In 2018-19, three departments recorded expenditures higher than original budget estimates. While the roads and traffic department had a budget estimate of Rs 1,148 crore, this was revised to Rs 1,375.95 crore; allocations for the Storm Water Drain Department were revised to Rs 829.68 crore from Rs 567.28 crore while for the revamp of the Byculla zoo, estimates were revised to Rs 90.81 crore, from the original provision of Rs 35.25 crore.
Meanwhile, the Shiv Sena’s ambitious promise of a property tax exemption for houses up to 500 square feet in size and rebates for those living in houses up to 700 square feet found no mention in the budget speech. The Sena-run civic body had promised the property tax exemption and rebate in 2018, following which a proposal regarding the same was sent to the state government. However, even after the state government allocated Rs 100 crore form the MMRDA for the Bal Thackeray memorial, the BMC budget made a provision of Rs 5 crore for the project.
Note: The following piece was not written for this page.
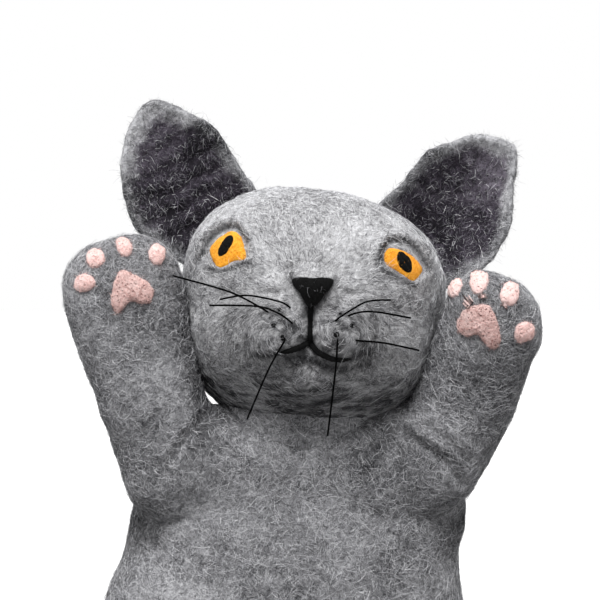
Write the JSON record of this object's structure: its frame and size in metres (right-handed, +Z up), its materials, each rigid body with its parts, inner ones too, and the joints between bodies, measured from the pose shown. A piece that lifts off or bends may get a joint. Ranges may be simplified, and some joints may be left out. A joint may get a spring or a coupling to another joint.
{
  "type": "cat glove puppet",
  "caption": "Felted grey wool cat glove puppet with raised arms, pink felt paw pads, cupped ears, amber felt eyes and black thread whiskers.",
  "frame": {"origin": "on the surface the puppet stands on, under the middle of its overall box", "axes": "+Z up from the hem to the ears, -Y the way the face looks, +X to the puppet's own left, which is the picture's right"},
  "size_m": [0.1992, 0.1099, 0.2755],
  "materials": {
    "grey_felt": "matte",
    "ear_felt": "matte",
    "pad_felt": "matte",
    "toe_felt": "matte",
    "amber_felt": "matte",
    "black_felt": "matte",
    "black_thread": "satin",
    "wool_stuffing": "matte"
  },
  "bodies": {
    "skirt": {"skirt": "grey_felt"},
    "torso": {"torso": "grey_felt"},
    "neck": {"neck_collar": "grey_felt"},
    "head": {"head_shell": "grey_felt", "head_stuffing": "wool_stuffing", "finger_tube": "grey_felt", "left_ear": "grey_felt", "left_ear_lining": "ear_felt", "right_ear": "grey_felt", "right_ear_lining": "ear_felt", "left_muzzle_pad": "grey_felt", "right_muzzle_pad": "grey_felt", "chin_pad": "grey_felt", "nose": "black_felt", "left_eye": "amber_felt", "left_pupil": "black_felt", "right_eye": "amber_felt", "right_pupil": "black_felt", "philtrum": "black_thread", "left_mouth_line": "black_thread", "right_mouth_line": "black_thread", "left_whisker_spot_1": "black_felt", "left_whisker_spot_2": "black_felt", "left_whisker_spot_3": "black_felt", "right_whisker_spot_1": "black_felt", "right_whisker_spot_2": "black_felt", "right_whisker_spot_3": "black_felt", "left_whisker_1": "black_thread", "left_whisker_2": "black_thread", "left_whisker_3": "black_thread", "left_whisker_4": "black_thread", "right_whisker_1": "black_thread", "right_whisker_2": "black_thread", "right_whisker_3": "black_thread", "right_whisker_4": "black_thread"},
    "left_upper_arm": {"left_upper_arm": "grey_felt"},
    "left_forearm": {"left_forearm": "grey_felt", "left_palm_pad": "pad_felt", "left_toe_pad_1": "toe_felt", "left_toe_pad_2": "toe_felt", "left_toe_pad_3": "toe_felt", "left_toe_pad_4": "toe_felt"},
    "right_upper_arm": {"right_upper_arm": "grey_felt"},
    "right_forearm": {"right_forearm": "grey_felt", "right_palm_pad": "pad_felt", "right_toe_pad_1": "toe_felt", "right_toe_pad_2": "toe_felt", "right_toe_pad_3": "toe_felt", "right_toe_pad_4": "toe_felt"}
  },
  "joints": [
    {"name": "waist_bow", "type": "hinge", "parent": "skirt", "child": "torso", "pos_m": [-0.0045, 0.0032, 0.092], "axis": [1, 0, 0], "range_deg": [-12, 20]},
    {"name": "neck_turn", "type": "hinge", "parent": "torso", "child": "neck", "pos_m": [0.0014, 0.0032, 0.152], "axis": [0, 0, 1], "range_deg": [-15, 15], "deforming": ["left_whisker_1", "left_whisker_2", "left_whisker_3", "left_whisker_4", "right_whisker_1", "right_whisker_2", "right_whisker_3", "right_whisker_4"]},
    {"name": "head_nod", "type": "hinge", "parent": "neck", "child": "head", "pos_m": [0.0014, 0.0032, 0.152], "axis": [1, 0, 0], "range_deg": [-8, 12], "deforming": ["left_whisker_1", "left_whisker_2", "left_whisker_3", "left_whisker_4", "right_whisker_1", "right_whisker_2", "right_whisker_3", "right_whisker_4"]},
    {"name": "left_arm_spread", "type": "hinge", "parent": "torso", "child": "left_upper_arm", "pos_m": [-0.05479, -0.0118, 0.122], "axis": [0, -1, 0], "range_deg": [0, 38]},
    {"name": "left_arm_fold", "type": "hinge", "parent": "left_upper_arm", "child": "left_forearm", "pos_m": [-0.06313, -0.0118, 0.15186], "axis": [0.9632, 0, 0.2689], "range_deg": [-12, 48], "deforming": ["left_whisker_1", "left_whisker_2", "left_whisker_3"]},
    {"name": "right_arm_spread", "type": "hinge", "parent": "torso", "child": "right_upper_arm", "pos_m": [0.0558, -0.0118, 0.122], "axis": [0, 1, 0], "range_deg": [0, 38]},
    {"name": "right_arm_fold", "type": "hinge", "parent": "right_upper_arm", "child": "right_forearm", "pos_m": [0.06671, -0.0118, 0.15102], "axis": [0.9361, 0, -0.3518], "range_deg": [-20, 34], "deforming": ["right_whisker_1", "right_whisker_2", "right_whisker_3"]}
  ]
}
In addition, the commissioner appeared to snub the Shiv Sena on its demand for financial assistance to the Brihanmumbai Electric Supply and Transport undertaking, saying the BEST continues to make losses on account of inefficient operations. “Leave alone improvement and enhancement of services, there is no financial strength to even sustain the present operations,” Mehta said while making a modest provision of Rs 34.10 crore for capital investment in BEST including for an intelligent transport management system, IT-enabled depot operations, measures that will directly benefit passengers. He also proposed a Rs 10-crore provision for BEST employees’ housing.
After the collapse of Andheri’s Gokhale bridge, allocation for the Bridges Department has risen to Rs 600.75 crore for comprehensive repairs to and reconstruction of bridges. Focusing on strengthening health facilities, budget allocations for the municipal Health Department have risen from Rs 3,636 crore to Rs 4,151.14 crore in 2019-20.